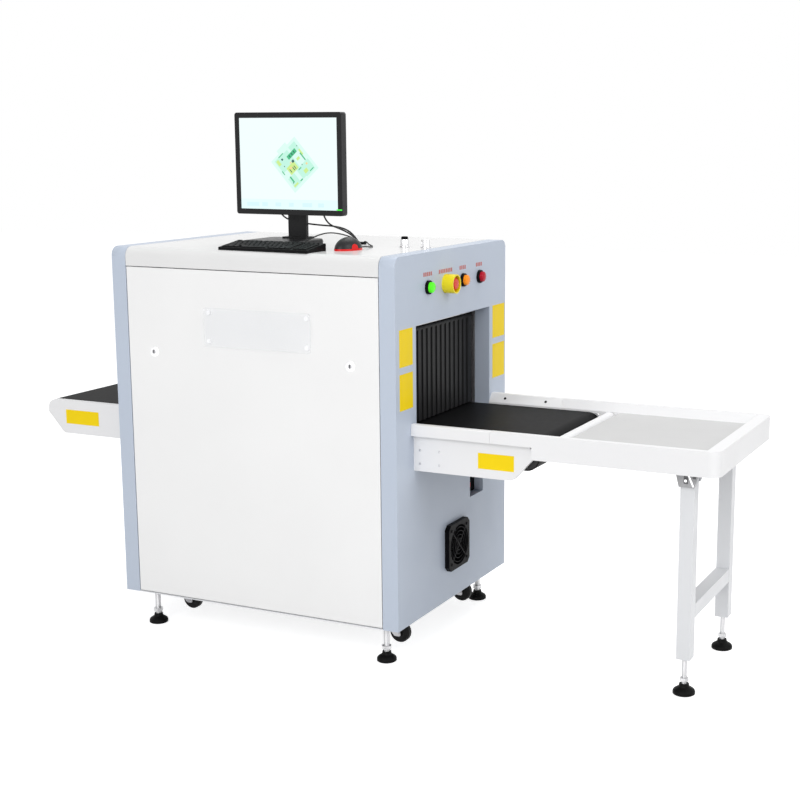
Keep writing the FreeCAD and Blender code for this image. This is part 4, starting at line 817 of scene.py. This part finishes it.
def lock_slots():
    """A dark hexagon on each round lock, and its key slot as a thin black film of painted shade."""
    low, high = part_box("panel_locks")
    z = (low[2] + high[2]) / 2
    radius = (high[2] - low[2]) / 2
    made = bmesh.new()
    for x in (low[0] + radius, high[0] - radius):
        add_disc(made, (x, low[1], z), (0, -1, 0), radius * LOCK_FACE_SHARE, LOCK_FACE_DEPTH, segments=6)
    finish_piece(made, "lock_faces", "caster_steel")
    # Key slots: thin black films of painted shade on the lock faces, not cut keyways
    made = bmesh.new()
    half, reach = LOCK_SLOT_HALF
    near, far = low[1] - 2 * LOCK_FACE_DEPTH, low[1] - 0.75 * LOCK_FACE_DEPTH
    for x in (low[0] + radius, high[0] - radius):
        add_box(made, (x - half, near, z - reach), (x + half, far, z + reach))
    finish_piece(made, "lock_slots", "black_plastic")


# Feet, as (share of the pad's radius, height)

FOOT_RADII = {"foot_pads": (0.029, "cabinet"), "leg_foot_pads": (0.031, "leg_frame")}
FOOT_PROFILE = ((0, 0.0), (0.90, 0.0), (1.0, 0.002), (1.0, 0.009), (0.93, 0.013), (0.72, 0.0175),
                (0.52, 0.021), (0.46, 0.025), (0.44, 0.030), (0, 0.030))


def foot_pads():
    """Rubber pads with a square rim and a domed shoulder."""
    for name, (radius, body) in FOOT_RADII.items():
        low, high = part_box(name)
        xs = sorted({round(low[0] + radius, 5), round(high[0] - radius, 5)})
        made = bmesh.new()
        for x in xs:
            for y in (low[1] + radius, high[1] - radius):
                lathe(made, (x, y, low[2]), (0, 0, 1), [(radius * r, z) for r, z in FOOT_PROFILE])
        bmesh.ops.recalc_face_normals(made, faces=made.faces)
        pads = finish_piece(made, f"{name}_shaped", "foot_rubber", body=body)
        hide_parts(name)


# Brackets of the leg frame

LATCH_TOP = 0.637
LATCH_BASE = 0.590
LATCH_X = (0.9725, 1.0395)
LATCH_SLANT = 0.0115
LATCH_SHEET = 0.0015
SLOTS = ((-0.008, 0.004, 0.010), (0.016, 0.026, 0.025))
SLOT_TOP = 0.006
SLOT_FILM = 0.0004
BOLT_PLACE = (-0.002, 0.019)
BOLT_RADIUS = 0.0045
BOLT_HEIGHT = 0.0040
CATCH_X = (0.009, 0.014)
CATCH_Z = (0.002, 0.004)
CATCH_THICK = 0.004
CATCH_LEAN = math.radians(-24)


def leg_latch():
    """A tapered cheek on each bracket's outer side with a slot drawn as a thin dark film of painted shade,
    a bolt and a bright catch.
    """
    low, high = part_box("leg_brackets")
    cheeks = bmesh.new()
    slot_shade_films = bmesh.new()
    bright = bmesh.new()
    for face, out in ((low[1], -1), (high[1], 1)):
        outer = face + out * LATCH_SHEET
        corners = ((LATCH_X[0], LATCH_TOP), (LATCH_X[1], LATCH_TOP),
                   (LATCH_X[1] - LATCH_SLANT, LATCH_BASE), (LATCH_X[0] + LATCH_SLANT, LATCH_BASE))
        near = [cheeks.verts.new((x, face, z)) for x, z in corners]
        far = [cheeks.verts.new((x, outer, z)) for x, z in corners]
        cheeks.faces.new(near)
        cheeks.faces.new(far)
        for index in range(4):
            after = (index + 1) % 4
            cheeks.faces.new((near[index], near[after], far[after], far[index]))
        middle = (LATCH_X[0] + LATCH_X[1]) / 2
        # The slots are thin dark films of painted shade on the cheek's outer face, not cut openings
        film = sorted((outer, outer + out * SLOT_FILM))
        for near_x, far_x, rise in SLOTS:
            add_box(slot_shade_films, (middle + near_x, film[0], LATCH_BASE + rise),
                    (middle + far_x, film[1], LATCH_TOP - SLOT_TOP))
        bolt = (middle + BOLT_PLACE[0], outer, LATCH_BASE + BOLT_PLACE[1])
        add_disc(bright, bolt, (0, out, 0), BOLT_RADIUS, BOLT_HEIGHT, segments=6)
        reach = sorted((outer, outer + out * CATCH_THICK))
        lean = Matrix.Rotation(CATCH_LEAN, 4, "Y")
        add_box(bright, (middle + CATCH_X[0], reach[0], LATCH_BASE + CATCH_Z[0]),
                (middle + CATCH_X[1], reach[1], LATCH_TOP - CATCH_Z[1]), lean)
    bmesh.ops.recalc_face_normals(cheeks, faces=cheeks.faces)
    finish_piece(cheeks, "bracket_cheeks", "frame_paint", CHEEK, body="cabinet")
    finish_piece(slot_shade_films, "bracket_slot_shade", "caster_steel", SLOT, body="cabinet")
    finish_piece(bright, "bracket_catches", "steel", BRIGHT, edge=0.0004, body="cabinet")


# Curtains

STRIP_COUNT = 16
STRIP_THICK = 0.0028
STRIP_FRONT = 0.0165
STRIP_BACK = 0.0290
SLEEVE_INSET = 0.0002
LAYER_GAP = 0.0004


def curtain_layer(made, outer, outward, bottom, top, width, middles):
    """Strips that drop side by side, with their outer faces in one plane."""
    near, far = sorted((outer, outer - outward * STRIP_THICK))
    for y in middles:
        add_box(made, (near, y - width / 2, bottom), (far, y + width / 2, top))


def curtains():
    """Two layers of hanging strips over a round sleeve, in place of the plain flap."""
    for name, outward in (("curtain_right", 1), ("curtain_left", -1)):
        low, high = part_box(name)
        sleeve = (high[0] - low[0]) / 2
        hang = (low[0] + high[0]) / 2
        top = high[2] - sleeve
        pitch = (high[1] - low[1]) / STRIP_COUNT
        seams = [low[1] + pitch * index for index in range(1, STRIP_COUNT)]
        middles = [low[1] + pitch * (index + 0.5) for index in range(STRIP_COUNT)]
        made = bmesh.new()
        add_disc(made, (hang, low[1], top), (0, 1, 0), sleeve - SLEEVE_INSET, high[1] - low[1], segments=36)
        front = hang + outward * sleeve
        back = front - outward * (STRIP_THICK + LAYER_GAP)
        curtain_layer(made, front, outward, low[2], top, STRIP_FRONT, seams)
        curtain_layer(made, back, outward, low[2], top, STRIP_BACK, middles)
        strips = finish_piece(made, f"{name}_strips", "curtain_rubber", edge=0.0007, body=name)
        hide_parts(name)


# Power inlet, measured from the middle of its face

PINS = ((-0.007, -0.001), (0, 0.004), (0.007, -0.001))
PIN_HALF = (0.001, 0.003)
PIN_DEPTH = (0.004, 0.0006)
ROCKER_HALF = 0.013
ROCKER_Z = (-0.034, -0.018)
ROCKER_RISE = 0.003
RIM_OUTER = (0.020, 0.015)
RIM_INNER = (0.016, 0.012)
RIM_RISE = 0.0015


def inlet_details():
    """Three pins in the socket, a raised rim round it and a rocker switch under it."""
    low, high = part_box("power_inlet")
    y = (low[1] + high[1]) / 2
    z = (low[2] + high[2]) / 2
    face = high[0]
    made = bmesh.new()
    for sideways, up in PINS:
        add_box(made, (face - PIN_DEPTH[0], y + sideways - PIN_HALF[0], z + up - PIN_HALF[1]),
                (face + PIN_DEPTH[1], y + sideways + PIN_HALF[0], z + up + PIN_HALF[1]))
    finish_piece(made, "inlet_pins", "steel")
    made = bmesh.new()
    add_box(made, (face, y - ROCKER_HALF, z + ROCKER_Z[0]),
            (face + ROCKER_RISE, y + ROCKER_HALF, z + ROCKER_Z[1]))
    finish_piece(made, "inlet_switch", "stop_red", edge=0.001)
    made = bmesh.new()
    wide, tall = RIM_OUTER
    inner, window = RIM_INNER
    proud = face + RIM_RISE
    add_box(made, (face, y - wide, z - window), (proud, y - inner, z + window))
    add_box(made, (face, y + inner, z - window), (proud, y + wide, z + window))
    add_box(made, (face, y - wide, z + window), (proud, y + wide, z + tall))
    add_box(made, (face, y - wide, z - tall), (proud, y + wide, z - window))
    finish_piece(made, "inlet_rim", "black_plastic", edge=0.0005)


# Cords, along the same routes as the solids, in metres

CORDS = {
    "screen_power_cord": (0.005, 0.3554, (
        (-0.319, -0.042, 1.317),
        (-0.340, -0.042, 1.317),
        (-0.357, -0.041, 1.302),
        (-0.359, -0.039, 1.280),
        (-0.343, -0.037, 1.262),
        (-0.317, -0.035, 1.252),
        (-0.269, -0.034, 1.245),
        (-0.219, -0.031, 1.241),
        (-0.175, -0.025, 1.239),
        (-0.142, -0.013, 1.231),
        (-0.122, 0.002, 1.213),
        (-0.1115, 0.0165, 1.1865),
    )),
    "screen_video_cord": (0.005, 0.2144, (
        (-0.245, -0.042, 1.317),
        (-0.225, -0.042, 1.317),
        (-0.209, -0.041, 1.302),
        (-0.204, -0.040, 1.279),
        (-0.195, -0.039, 1.257),
        (-0.179, -0.037, 1.242),
        (-0.155, -0.030, 1.233),
        (-0.132, -0.018, 1.221),
        (-0.117, -0.004, 1.206),
        (-0.1075, 0.0105, 1.188),
    )),
    "keyboard_cord": (0.004, 0.2729, (
        (-0.1834, -0.239, 1.196),
        (-0.1828, -0.218, 1.196),
        (-0.178, -0.194, 1.201),
        (-0.170, -0.167, 1.211),
        (-0.159, -0.136, 1.221),
        (-0.146, -0.104, 1.225),
        (-0.133, -0.072, 1.221),
        (-0.121, -0.041, 1.213),
        (-0.110, -0.014, 1.202),
        (-0.1015, 0.009, 1.188),
    )),
    "mouse_cord": (0.004, 0.2031, (
        (-0.0123, -0.1488, 1.190),
        (-0.0073, -0.130, 1.190),
        (-0.006, -0.108, 1.187),
        (-0.011, -0.084, 1.1862),
        (-0.023, -0.061, 1.1864),
        (-0.040, -0.040, 1.1862),
        (-0.057, -0.021, 1.187),
        (-0.073, -0.004, 1.1915),
        (-0.088, 0.009, 1.194),
        (-0.099, 0.018, 1.188),
    )),
}


def cords():
    """Each cord's round jacket as one smooth curve, in place of its solid."""
    for name, (diameter, length, route) in CORDS.items():
        data = bpy.data.curves.new(f"{name}_jacket", "CURVE")
        data.dimensions = "3D"
        data.bevel_depth = diameter / 2
        data.bevel_resolution = 6
        data.resolution_u = 12
        data.use_fill_caps = True
        spline = data.splines.new("NURBS")
        spline.points.add(len(route) - 1)
        for point, place in zip(spline.points, route):
            point.co = (*place, 1)
        spline.order_u = 3
        spline.use_endpoint_u = True
        piece = bpy.data.objects.new(f"{name}_jacket", data)
        bpy.context.scene.collection.objects.link(piece)
        data.materials.append(PAINTS["cord_black"])
        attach(piece, "cabinet")
        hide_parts(name)


bpy.context.scene.view_settings.view_transform = "Standard"
world()
floor()
camera()
for values in LAMPS:
    lamp(*values)
dress_nodes()
stickers()
captions()
screws()
screen_picture()
screen_light()
screen_foot()
keyboard_keys()
mouse_details()
lamp_faces()
switches()
lock_slots()
foot_pads()
leg_latch()
curtains()
inlet_details()
cords()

## What you need to do
Everything from the first line of the material through the line containing "(0.52, 0.021), (0.46, 0.025), (0.44, 0.030), (0, 0.030))" is to be printed exactly; lines after that are to be left out.

## Output of the task
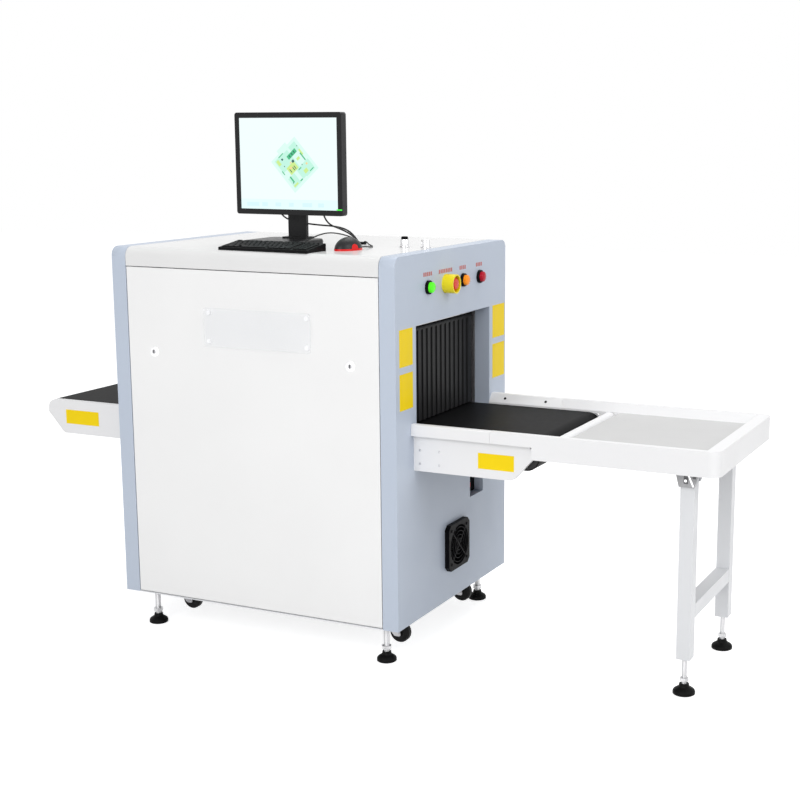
Keep writing the FreeCAD and Blender code for this image. This is part 4, starting at line 817 of scene.py. This part finishes it.
def lock_slots():
    """A dark hexagon on each round lock, and its key slot as a thin black film of painted shade."""
    low, high = part_box("panel_locks")
    z = (low[2] + high[2]) / 2
    radius = (high[2] - low[2]) / 2
    made = bmesh.new()
    for x in (low[0] + radius, high[0] - radius):
        add_disc(made, (x, low[1], z), (0, -1, 0), radius * LOCK_FACE_SHARE, LOCK_FACE_DEPTH, segments=6)
    finish_piece(made, "lock_faces", "caster_steel")
    # Key slots: thin black films of painted shade on the lock faces, not cut keyways
    made = bmesh.new()
    half, reach = LOCK_SLOT_HALF
    near, far = low[1] - 2 * LOCK_FACE_DEPTH, low[1] - 0.75 * LOCK_FACE_DEPTH
    for x in (low[0] + radius, high[0] - radius):
        add_box(made, (x - half, near, z - reach), (x + half, far, z + reach))
    finish_piece(made, "lock_slots", "black_plastic")


# Feet, as (share of the pad's radius, height)

FOOT_RADII = {"foot_pads": (0.029, "cabinet"), "leg_foot_pads": (0.031, "leg_frame")}
FOOT_PROFILE = ((0, 0.0), (0.90, 0.0), (1.0, 0.002), (1.0, 0.009), (0.93, 0.013), (0.72, 0.0175),
                (0.52, 0.021), (0.46, 0.025), (0.44, 0.030), (0, 0.030))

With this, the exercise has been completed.